- _Instructions to follow_: Provide the data again in its entirety, exactly as given.
++++++++
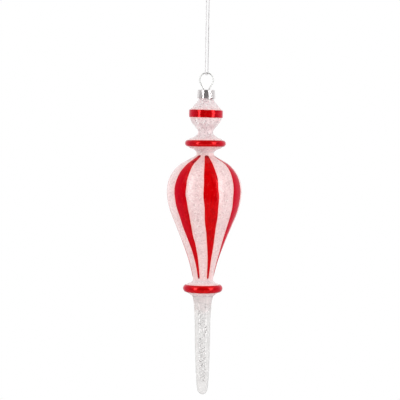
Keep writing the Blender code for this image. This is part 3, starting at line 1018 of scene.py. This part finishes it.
def make_world():
    """A white room: plain white to the camera, and as light bright behind the ornament and dark in front."""
    world = bpy.data.worlds.new("studio")
    bpy.context.scene.world = world
    world.use_nodes = True
    tree = world.node_tree
    tree.nodes.clear()
    output = tree.nodes.new("ShaderNodeOutputWorld")
    seen = tree.nodes.new("ShaderNodeBackground")
    seen.inputs["Color"].default_value = (1.0, 1.0, 1.0, 1.0)
    cast = tree.nodes.new("ShaderNodeBackground")
    direction = tree.nodes.new("ShaderNodeTexCoord")
    parts = tree.nodes.new("ShaderNodeSeparateXYZ")
    tree.links.new(direction.outputs["Generated"], parts.inputs["Vector"])
    ramp = tree.nodes.new("ShaderNodeValToRGB")
    points = ramp.color_ramp.elements
    while len(points) < len(ROOM_LIGHT):
        points.new(0.5)
    for point, (place_on_ramp, level) in zip(points, ROOM_LIGHT):
        point.position = place_on_ramp
        point.color = (level, level, level, 1.0)
    share = tree.nodes.new("ShaderNodeMapRange")
    share.inputs["From Min"].default_value = -1.0
    tree.links.new(parts.outputs["Y"], share.inputs["Value"])
    tree.links.new(share.outputs["Result"], ramp.inputs["Fac"])
    tree.links.new(ramp.outputs["Color"], cast.inputs["Color"])
    path = tree.nodes.new("ShaderNodeLightPath")
    either = tree.nodes.new("ShaderNodeMixShader")
    tree.links.new(path.outputs["Is Camera Ray"], either.inputs["Fac"])
    tree.links.new(cast.outputs["Background"], either.inputs[1])
    tree.links.new(seen.outputs["Background"], either.inputs[2])
    tree.links.new(either.outputs["Shader"], output.inputs["Surface"])


def make_lights():
    for name, x, y, above, width, height, power in LIGHTS:
        area_light(name, (x, y, VIEW_CENTRE_Z + above), width, height, power)
    make_world()
    bpy.context.scene.view_settings.view_transform = "Standard"


def main():
    make_camera()
    make_cord(thread_cloth("silver_thread"))
    make_stage()
    make_lights()
    # The pale glass colours carry some painted pink, the red paint's light seen through the glass.
    pale, tint, speck = (246, 229, 230), (228, 205, 207), (158, 136, 140)
    frosted = glitter_glass("frosted_glitter_glass", pale, tint, speck, 1550.0, 0.5)
    glitter = bright_metal("icicle_glitter", (206, 200, 200), (118, 112, 114), 0.35, 0.05)
    clear = clear_glass("icicle_clear_glass")
    stripe_red = red_lacquer("brushed_red_lacquer", (1.0, 1.0, 0.10), 0.06, 0.25, 1.16, 0.0)
    band_red = red_lacquer("banded_red_lacquer", (0.25, 0.25, 1.0), 0.30, 0.50, 1.16, 0.18)
    make_hanger(bright_metal("hanger_bright_wire", (222, 222, 220), (208, 208, 206), 0.45, 0.03))
    make_cap(bright_metal("cap_pressed_silver", (234, 229, 229), (214, 209, 209), 0.28, 0.45))
    make_bead(frosted, band_red)
    make_disc("upper_disc", UPPER_DISC_TOP, UPPER_DISC_BOTTOM, UPPER_RIM, frosted, band_red, upper_disc_sag)
    make_bulb(frosted, stripe_red)
    make_disc("lower_disc", LOWER_DISC_TOP, LOWER_DISC_BOTTOM, LOWER_RIM, frosted, band_red, lower_disc_sag)
    make_stem(clear, glitter)


main()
++++++++
- _Task solution_:
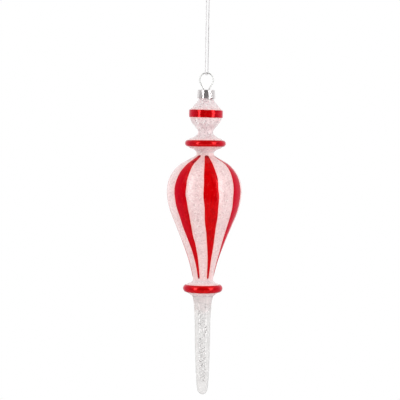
Keep writing the Blender code for this image. This is part 3, starting at line 1018 of scene.py. This part finishes it.
def make_world():
    """A white room: plain white to the camera, and as light bright behind the ornament and dark in front."""
    world = bpy.data.worlds.new("studio")
    bpy.context.scene.world = world
    world.use_nodes = True
    tree = world.node_tree
    tree.nodes.clear()
    output = tree.nodes.new("ShaderNodeOutputWorld")
    seen = tree.nodes.new("ShaderNodeBackground")
    seen.inputs["Color"].default_value = (1.0, 1.0, 1.0, 1.0)
    cast = tree.nodes.new("ShaderNodeBackground")
    direction = tree.nodes.new("ShaderNodeTexCoord")
    parts = tree.nodes.new("ShaderNodeSeparateXYZ")
    tree.links.new(direction.outputs["Generated"], parts.inputs["Vector"])
    ramp = tree.nodes.new("ShaderNodeValToRGB")
    points = ramp.color_ramp.elements
    while len(points) < len(ROOM_LIGHT):
        points.new(0.5)
    for point, (place_on_ramp, level) in zip(points, ROOM_LIGHT):
        point.position = place_on_ramp
        point.color = (level, level, level, 1.0)
    share = tree.nodes.new("ShaderNodeMapRange")
    share.inputs["From Min"].default_value = -1.0
    tree.links.new(parts.outputs["Y"], share.inputs["Value"])
    tree.links.new(share.outputs["Result"], ramp.inputs["Fac"])
    tree.links.new(ramp.outputs["Color"], cast.inputs["Color"])
    path = tree.nodes.new("ShaderNodeLightPath")
    either = tree.nodes.new("ShaderNodeMixShader")
    tree.links.new(path.outputs["Is Camera Ray"], either.inputs["Fac"])
    tree.links.new(cast.outputs["Background"], either.inputs[1])
    tree.links.new(seen.outputs["Background"], either.inputs[2])
    tree.links.new(either.outputs["Shader"], output.inputs["Surface"])


def make_lights():
    for name, x, y, above, width, height, power in LIGHTS:
        area_light(name, (x, y, VIEW_CENTRE_Z + above), width, height, power)
    make_world()
    bpy.context.scene.view_settings.view_transform = "Standard"


def main():
    make_camera()
    make_cord(thread_cloth("silver_thread"))
    make_stage()
    make_lights()
    # The pale glass colours carry some painted pink, the red paint's light seen through the glass.
    pale, tint, speck = (246, 229, 230), (228, 205, 207), (158, 136, 140)
    frosted = glitter_glass("frosted_glitter_glass", pale, tint, speck, 1550.0, 0.5)
    glitter = bright_metal("icicle_glitter", (206, 200, 200), (118, 112, 114), 0.35, 0.05)
    clear = clear_glass("icicle_clear_glass")
    stripe_red = red_lacquer("brushed_red_lacquer", (1.0, 1.0, 0.10), 0.06, 0.25, 1.16, 0.0)
    band_red = red_lacquer("banded_red_lacquer", (0.25, 0.25, 1.0), 0.30, 0.50, 1.16, 0.18)
    make_hanger(bright_metal("hanger_bright_wire", (222, 222, 220), (208, 208, 206), 0.45, 0.03))
    make_cap(bright_metal("cap_pressed_silver", (234, 229, 229), (214, 209, 209), 0.28, 0.45))
    make_bead(frosted, band_red)
    make_disc("upper_disc", UPPER_DISC_TOP, UPPER_DISC_BOTTOM, UPPER_RIM, frosted, band_red, upper_disc_sag)
    make_bulb(frosted, stripe_red)
    make_disc("lower_disc", LOWER_DISC_TOP, LOWER_DISC_BOTTOM, LOWER_RIM, frosted, band_red, lower_disc_sag)
    make_stem(clear, glitter)


main()